On speaking, writing and authenticity
26 February 2012
The UK Speechwriters' Guild goes from strength to strength. Its London conference on 23 February was
the most stimulating and enjoyable yet. Thanks as ever to Brian Jenner for his sterling work in making it happen.
As Max Atkinson notes in his blog, one of the buzzwords of the day was 'authenticity'. Max professes himself baffled by the word:
Although several speakers had it high on their agendas, I doubt if I'm alone in remaining unclear about what exactly it's supposed to mean - other than different things to different people.
One of those 'several speakers' was Alexei Kapterev. He quoted Jesse Schell: "we are living in a bubble of fake bullshit" - and suggested that we're increasingly sensitive to the inauthentic. As a result, says Kapterev, audiences increasingly want '100% natural' from speakers. We're willing to forgive lapses of technique or poor use of technology; what we won't forgive is inauthenticity.

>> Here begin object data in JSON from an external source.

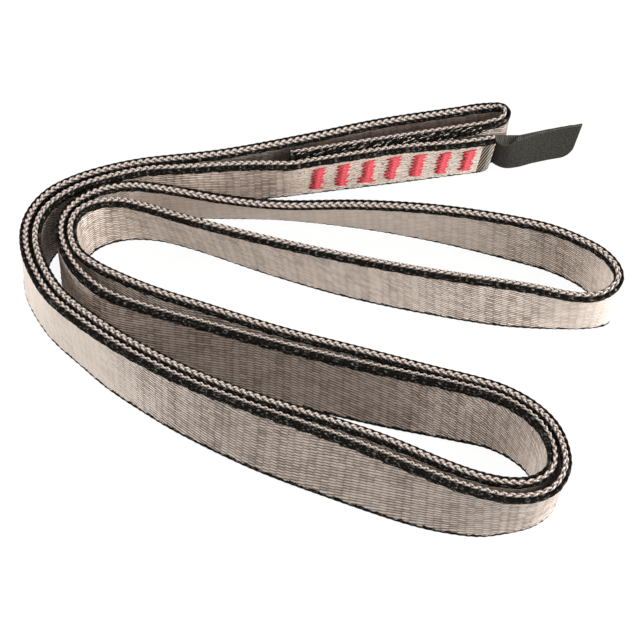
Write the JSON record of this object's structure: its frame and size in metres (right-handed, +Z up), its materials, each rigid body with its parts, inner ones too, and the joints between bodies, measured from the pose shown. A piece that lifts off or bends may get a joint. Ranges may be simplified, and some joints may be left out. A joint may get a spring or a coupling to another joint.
{
  "type": "climbing sling",
  "caption": "Sewn runner of flat woven tape, laid in a loose S fold on its edge, with an overlapped joint closed by red bar tacks and a folded woven label that swings at its seam.",
  "frame": {"origin": "centre of the bounding box at the level the tape's lower edge stands on", "axes": "+X to the right as the picture sees the sling, along its longer laid side, +Y away from the viewer, +Z up across the tape's width"},
  "size_m": [0.1582, 0.1404, 0.0195],
  "materials": {
    "taupe_webbing": "woven tape, satin taupe face with black edge stripes and a braided light selvage",
    "red_thread": "dense satin-stitched thread",
    "charcoal_label": "matte woven ribbon"
  },
  "bodies": {
    "sewn_sling": {"webbing": "taupe_webbing", "bar_tack_1": "red_thread", "bar_tack_2": "red_thread", "bar_tack_3": "red_thread", "bar_tack_4": "red_thread", "bar_tack_5": "red_thread", "bar_tack_6": "red_thread", "bar_tack_7": "red_thread", "label_sewn_end": "charcoal_label"},
    "label": {"label_flap": "charcoal_label"}
  },
  "joints": [
    {"name": "label_swing", "type": "hinge", "parent": "sewn_sling", "child": "label", "pos_m": [0.04741, 0.05858, 0.0093], "axis": [0.0429, -0.2295, 0.9724], "range_deg": [-25, 20]}
  ]
}
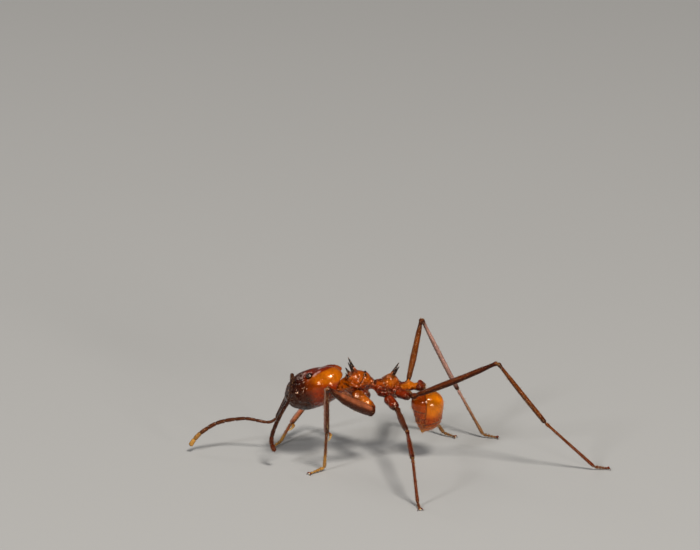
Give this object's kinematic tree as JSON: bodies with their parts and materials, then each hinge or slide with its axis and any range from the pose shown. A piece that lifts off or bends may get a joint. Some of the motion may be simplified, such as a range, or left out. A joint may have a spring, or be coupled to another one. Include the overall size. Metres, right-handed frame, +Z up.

For Kapterev, authenticity lies in the space where honesty and improvisation meet. It's closely related to passion: one of the key components of his splendid Slideshare presentation.
Our demand for authenticity, says Kapterev, is driven in part by convergence. Different forms of discourse are converging - the educational, the political and the commercial. More critically, the gap between spoken and written language is rapidly closing. Kapterev expands on these ideas in his own recent blog posting, in part a response to Atkinson's posting:
... we don’t want broadcasting anymore, we are sick of it, we want to have a conversation. And in order to have a conversation you have to use conversational tone of speaking.
It's a good point. Audiences are becoming tuned to the personal and suspicious of the oratorical. Ronald Reagan famously honed his rhetorical skills as a radio presenter in the 1940s; contemporary speakers need to consider the effect of their words on the television audience as well as on the audience in the conference hall. We want speakers to converse with us.
Conversation and authenticity, however, don't actually go together too well. Or rather, the word 'authenticity' comes with quite a lot of anti-conversational baggage. Stephen Miller, in his book Conversation, traces the assault on the values of conversation by the forces of - among other things - 'authenticity'. (There's a racy review of the book here.)
From Rousseau - who thought that polite society was corrupt and encouraged servility and hypocrisy - to Heidigger - who said that "our existential predicament ... is the rope by which we can climb out of the pit of inauthenticity" - many have the championed the virtues of the authentic over the skills of civilised communication.
Authenticity: some of the usual suspects
When we use the word 'authenticity', we're especially the children of the 1960s:
The 1960s ... saw the rise of countercultural theorists who undermined conversation by praising irrationality, promoting personal exploration, and championing authenticity.
This, I think, is the sense of the word 'authenticity' hovering over our conversation about presentations and speeches: private, unbounded by social convention, swayed by spontaneous passion.
And that's why asking many speakers to 'be themselves' makes no sense to them. Their 'authentic' self isn't social; it's private. If these speakers really were to improvise more, and be more honest, they would actually become inarticulate. (And sometimes, of course, they do.)
So, then: a paradox. Audiences demand more authenticity from speakers; speakers standing before an audience feel inauthentic. What can we do?
I think the answer came later in the conference, from Phil Collins.
Someone asked him how Ed Miliband might improve his speaking. Collins answered that the problem was not that Miliband spoke poorly; it was that he has nothing to say. 'What Ed needs,' he said (I'm paraphrasing slightly), "is a philosopher."
That's how we release a speaker's authenticity: by finding what it is they most want to say, and then helping them to say it more eloquently. The key is to articulate an idea that the speaker is passionate about.
When passion is allied to an idea, the audience senses authenticity. And, perhaps, the speaker also feels it.